Texas (USA)- Towards the close of December 2023, cumene prices in the U.S. market experienced a decline, attributed to sluggish demand domestically and a constrained supply chain. The final cumene prices were determined by production costs and demand forecasts from end-use manufacturing units in the domestic market. Additionally, benzene (feedstock) prices in the U.S. market followed a downward trend, influenced by controlled crude oil and naphtha prices, prompting retailers to reduce prices for cumene and its derivatives. Cumene was quoted at USD 1440 per metric ton, FOB Louisiana, as of the week ending December 22nd, 2023.

A major factor impacting cumene prices was the slightly weak demand outlook from phenol and bisphenol A manufacturing and consuming industries in the domestic market over the past few weeks.
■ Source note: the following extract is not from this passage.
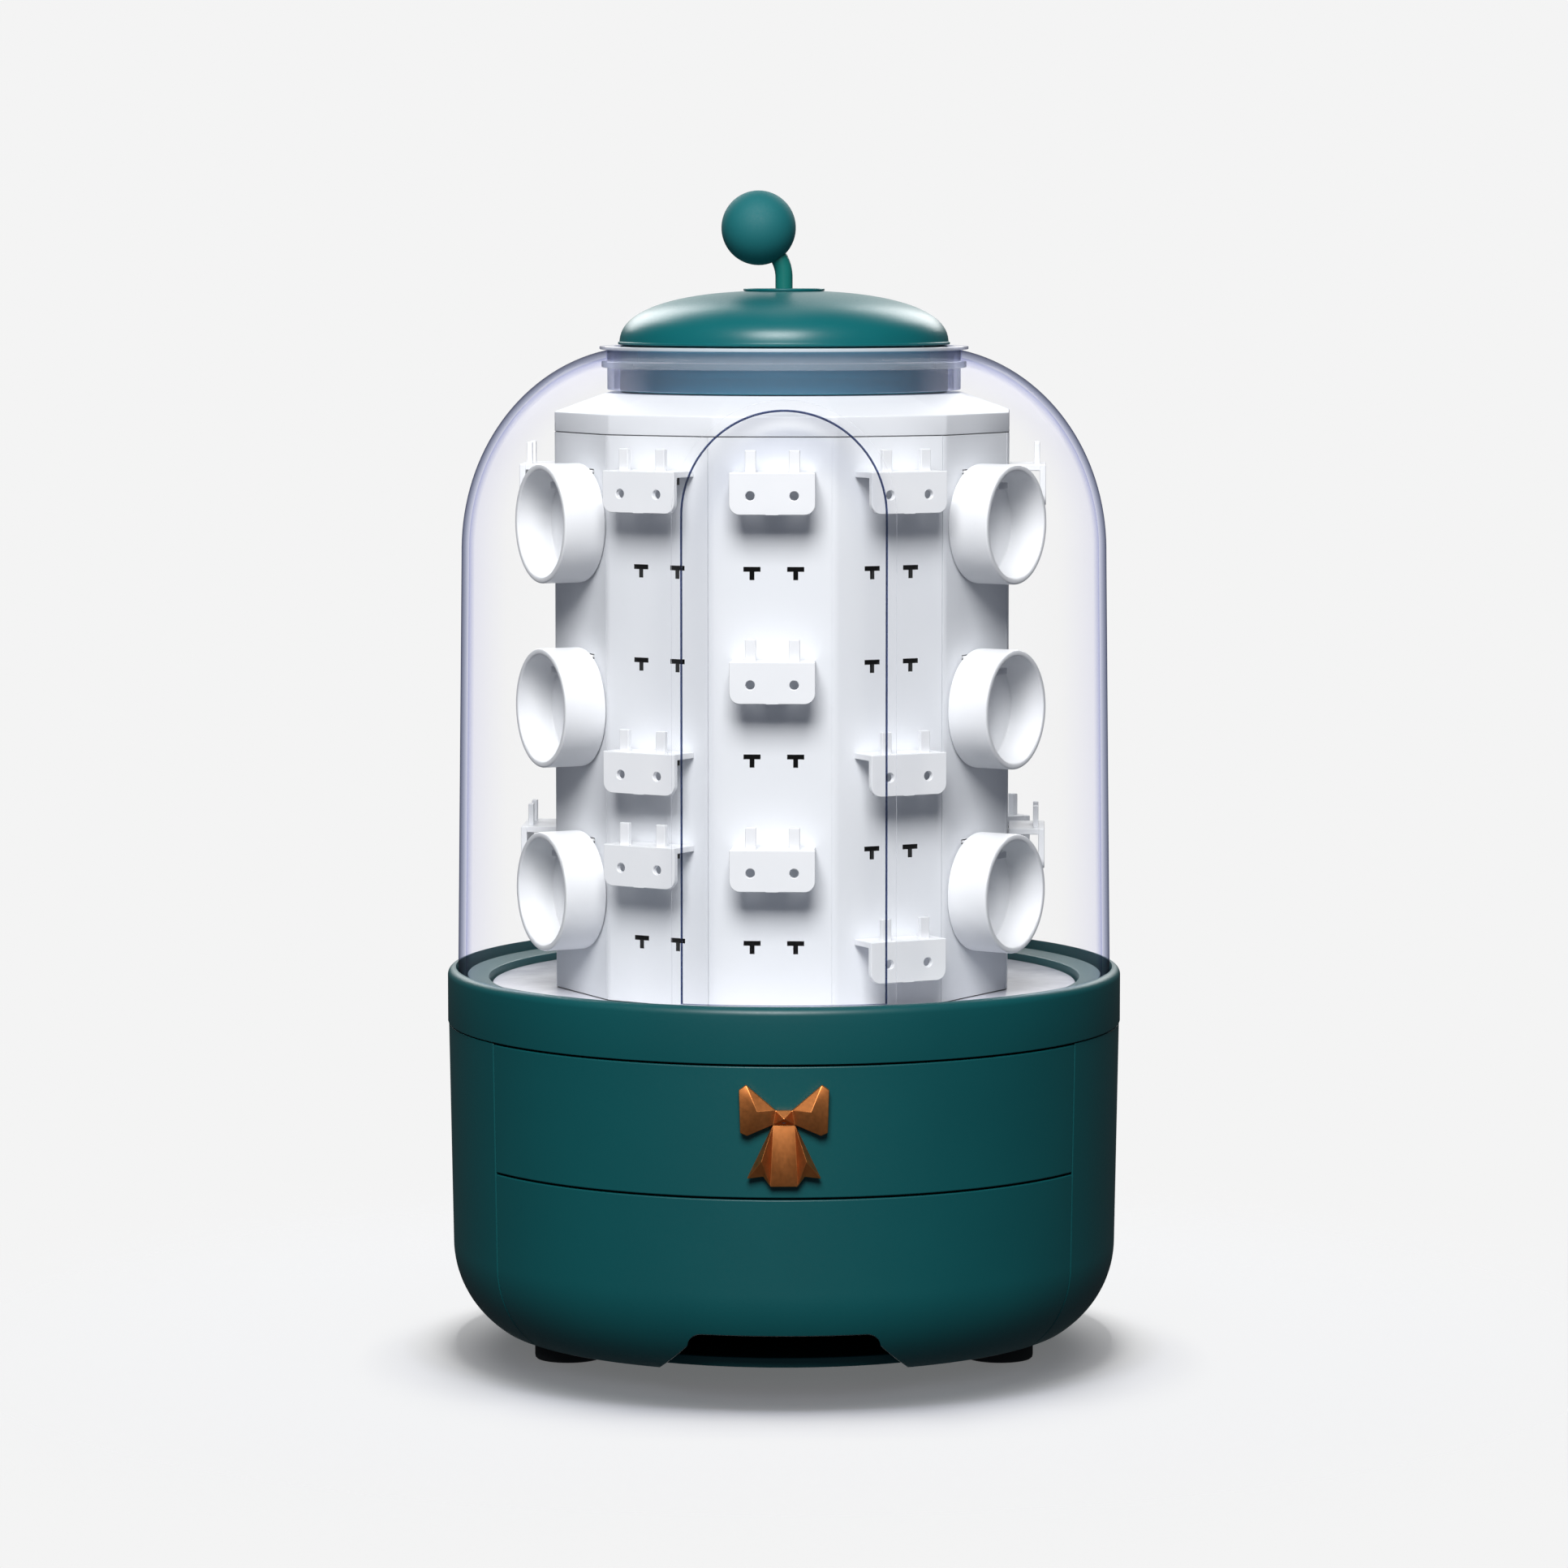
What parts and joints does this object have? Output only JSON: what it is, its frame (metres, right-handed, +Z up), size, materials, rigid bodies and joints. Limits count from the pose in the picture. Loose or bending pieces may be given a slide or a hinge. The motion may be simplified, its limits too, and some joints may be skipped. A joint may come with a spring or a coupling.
{
  "type": "rotating jewelry box",
  "caption": "Countertop jewelry organizer: clear dome with sliding arched door over a turning column of earring hangers and small dishes, on a round drawer base with a lift-off lid.",
  "frame": {"origin": "centre of the round base, on the surface the feet stand on", "axes": "+Z up along the carousel's axis, -Y towards the drawers and the arched door, +X to the right seen from the front"},
  "size_m": [0.2006, 0.2046, 0.3419],
  "materials": {
    "teal_plastic": "satin moulded, deep teal green",
    "dark_plastic": "matt moulded, dark green",
    "grey_plastic": "matt moulded, pale blue grey",
    "disc_plastic": "satin moulded, pale lilac grey",
    "white_plastic": "satin moulded white",
    "clear_plastic": "clear polished",
    "black_rubber": "matt",
    "copper_plate": "polished copper plate",
    "steel": "zinc plated"
  },
  "bodies": {
    "base": {"base_shell": "teal_plastic", "top_ring": "teal_plastic", "drawer_partition": "dark_plastic", "deck_plate": "dark_plastic", "lower_drawer_runner": "dark_plastic", "upper_drawer_runner": "dark_plastic", "rubber_foot_1": "black_rubber", "rubber_foot_2": "black_rubber", "rubber_foot_3": "black_rubber", "rubber_foot_4": "black_rubber", "pivot_post": "steel", "pivot_washer": "steel", "pivot_screw": "steel", "bearing_lower_race": "steel", "dome_shell": "clear_plastic", "neck_collar": "clear_plastic"},
    "carousel": {"bearing_upper_race": "steel", "turntable_disc": "disc_plastic", "column_base_ring": "grey_plastic", "column_body": "grey_plastic", "column_cap": "grey_plastic", "earring_hanger_01": "white_plastic", "earring_hanger_02": "white_plastic", "earring_hanger_03": "white_plastic", "earring_hanger_04": "white_plastic", "earring_hanger_05": "white_plastic", "earring_hanger_06": "white_plastic", "earring_hanger_07": "white_plastic", "earring_hanger_08": "white_plastic", "earring_hanger_09": "white_plastic", "earring_hanger_10": "white_plastic", "earring_hanger_11": "white_plastic", "earring_hanger_12": "white_plastic", "earring_hanger_13": "white_plastic", "earring_hanger_14": "white_plastic", "earring_hanger_15": "white_plastic", "ring_dish_01": "white_plastic", "ring_dish_02": "white_plastic", "ring_dish_03": "white_plastic", "ring_dish_04": "white_plastic", "ring_dish_05": "white_plastic", "ring_dish_06": "white_plastic"},
    "bearing_cage": {"ball_cage": "steel"},
    "lid": {"lid_cap": "teal_plastic", "lid_skirt": "dark_plastic", "lid_hub": "dark_plastic", "knob_plate": "teal_plastic", "knob_stem": "teal_plastic", "knob_ball": "teal_plastic", "knob_nut": "steel"},
    "door": {"door_panel": "clear_plastic"},
    "upper_drawer": {"upper_drawer_front": "teal_plastic", "upper_drawer_tray": "dark_plastic", "drawer_pull": "copper_plate", "pull_screw_lower": "steel", "pull_screw_upper": "steel"},
    "lower_drawer": {"lower_drawer_front": "teal_plastic", "lower_drawer_tray": "dark_plastic", "front_screw_left": "steel", "front_screw_right": "steel"}
  },
  "joints": [
    {"name": "carousel_spin", "type": "hinge", "parent": "base", "child": "carousel", "pos_m": [0, 0, 0.107], "axis": [0, 0, 1], "continuous": true},
    {"name": "bearing_cage_spin", "type": "hinge", "parent": "base", "child": "bearing_cage", "pos_m": [0, 0, 0.0997], "axis": [0, 0, 1], "continuous": true},
    {"name": "lid_lift", "type": "slide", "parent": "carousel", "child": "lid", "axis": [0, 0, 1], "range_m": [0, 0.045]},
    {"name": "door_slide", "type": "hinge", "parent": "base", "child": "door", "pos_m": [0, 0, 0.11], "axis": [0, 0, 1], "range_deg": [0, 90]},
    {"name": "upper_drawer_slide", "type": "slide", "parent": "base", "child": "upper_drawer", "axis": [0, -1, 0], "range_m": [0, 0.09]},
    {"name": "lower_drawer_slide", "type": "slide", "parent": "base", "child": "lower_drawer", "axis": [0, -1, 0], "range_m": [0, 0.09]}
  ],
  "couplings": [
    {"joint": "bearing_cage_spin", "follows": "carousel_spin", "ratio": 0.5}
  ]
}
Oil prices experienced a nearly 2% decline, offsetting gains, as investors closely monitored events in the Red Sea, leaving cumene manufacturers and retailers in a dilemma. Despite additional attacks in the Red Sea, shippers were observed returning to the region. In the days and weeks leading up to this, both Brent and WTI benchmarks closed more than 2% higher due to concerns about potential disruptions in shipping following recent attacks on vessels in the Red Sea.

The inventories of crude oil and cumene in the U.S. market are sufficient in order to meet demand from both domestic and international markets. Crude oil prices have been influenced by factors such as the recent strength of the U.S. dollar and a notable increase in U.S. bond yields in recent months. Despite these considerations, the most recent OPEC+ meeting disappointed the upward trajectory of oil prices, as investors perceived limited effectiveness of cumene supply cuts on oil markets.

OPEC+ has implemented production cuts to support prices in response to robust non-OPEC+ supply growth and a slowdown in oil demand growth. While this strategy has seen some success, sustaining unity among member nations may prove challenging in 2024 due to the ongoing loss of market share and the rise in non-OPEC+ volumes. The crucial factor for crude pricing in the coming year will be OPEC+'s ability to adhere to voluntary production cuts.

According to ChemAnalyst, cumene prices in the U.S. market are anticipated to move steadily amidst moderate demand and continuous variations in crude oil and naphtha prices. Consequently, production costs may slightly increase, providing manufacturers with an opportunity to secure a better profit margin in the upcoming weeks.